A police department chaplain said even he was shaken by his visit with the accused. The Rev. Randy Maynard said Shanabarger was depressed, complaining about life in jail and all the things he had lost: his job, his house, his money, his wife, his friends.

"I said, 'And you lost Tyler too,'" Maynard said. "'Oh yeah, I lost the boy too.' That was it for me. He said the wrong thing. I was out of there."


A jury convicted Shanabarger May 8, 2002 of killing his son. Shanabarger muttered, "I'm just shocked. I'm just shocked," as the verdict was read.

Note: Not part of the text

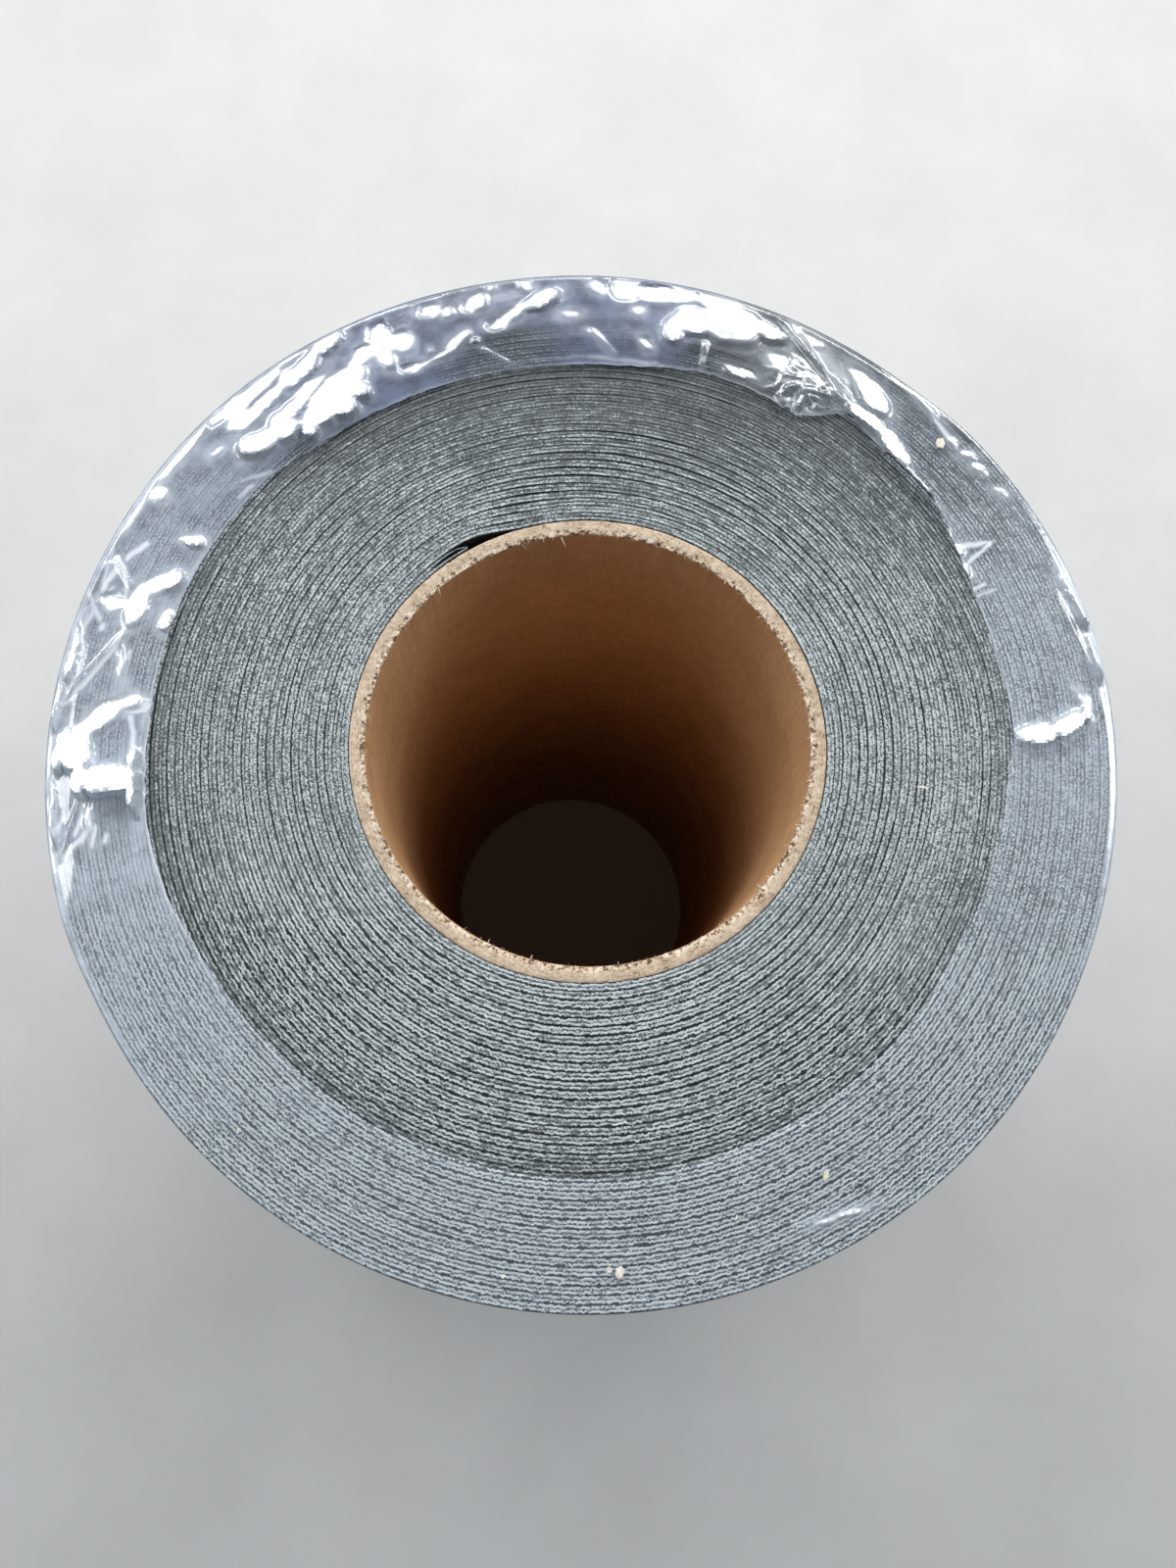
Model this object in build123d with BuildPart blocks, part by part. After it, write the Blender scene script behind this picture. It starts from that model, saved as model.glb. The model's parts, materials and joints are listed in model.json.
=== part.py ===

On June 13 Shanabarger was sentenced to 49 years in prison. Shanabarger will now begin a stay in state prison that will last at least 23 years before he is eligible for parole. The three years he has spent in the Johnson County Jail will count toward his sentence.

Amy Parsons, mother of the slain baby, shared her father's shock that Special Judge Raymond Kickbush did not sentence Shanabarger to life in prison without parole.

The judge based his decision on Shanabarger's lack of prior convictions, his diminished mental ability and the jury's indecision. He noted that without Shanabarger's confessions, the prosecution might not have been able to prove its case.

The prosecution cited nine confessions and dozens of letters Shanabarger wrote acknowledging his guilt.

The defense contended Tyler was a victim of sudden infant death syndrome, not homicide; raised claims that Shanabarger was mentally retarded; and suggested that Parsons engineered the killing and the confessions to cash in on a $100,000 life insurance policy on the baby.

"Happy Father's Day," Amy Parsons told her ex-husband through angry tears as he left the courtroom.

As the blank-faced Shanabarger left the courtroom, Amy's father, Robert Parsons, said, "Ronald, you'll burn in hell for this."

As the Parsonses work to get on with their lives, they hope to make a difference in laws about infant deaths.

They announced Thursday at the courthouse that they want to work to get the Indiana General Assembly to pass a bill next year that would require an investigation into all sudden infant death syndrome cases in Indiana. Until Shanabarger's confession, authorities thought Tyler died of SIDS.